Beim Nachdenken über Texte und Körper kommt man irgendwann auch bei der materiellen Form an. Wurden noch vor wenigen Jahren Geistesblitze und Einkaufszettel auf Papier festgehalten, so werden Hochgeistiges und Zufallstexte zunehmend zu elektrischen Ladungszuständen, die nur so lange auf Bildschirmen sichtbar sind, wie Strom da ist. Zum Lesen braucht es nicht nur eine Brille, sondern mindestens ein Smartphone.

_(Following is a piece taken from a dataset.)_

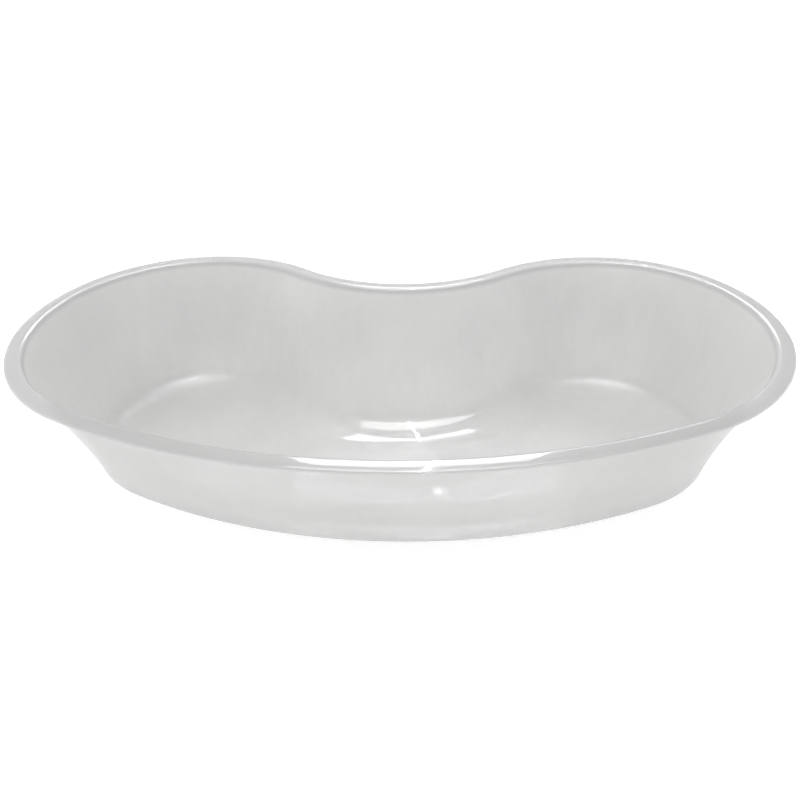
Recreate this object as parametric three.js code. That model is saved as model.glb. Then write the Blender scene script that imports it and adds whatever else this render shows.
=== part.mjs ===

Das auf Papier geschriebene Wort dagegen hat besondere Kräfte. Im Mittelalter wurden solche Zettel als Zauberamulett getragen oder als Medizin geschluckt. Auf Pergament geschriebene Verträge und Gesetze können auch nach Jahrhunderten noch gültig sein. Und schon im Mittelalter galt: Ist eine Idee erst einmal zu Papier gebracht, ist sie kaum wieder einzufangen.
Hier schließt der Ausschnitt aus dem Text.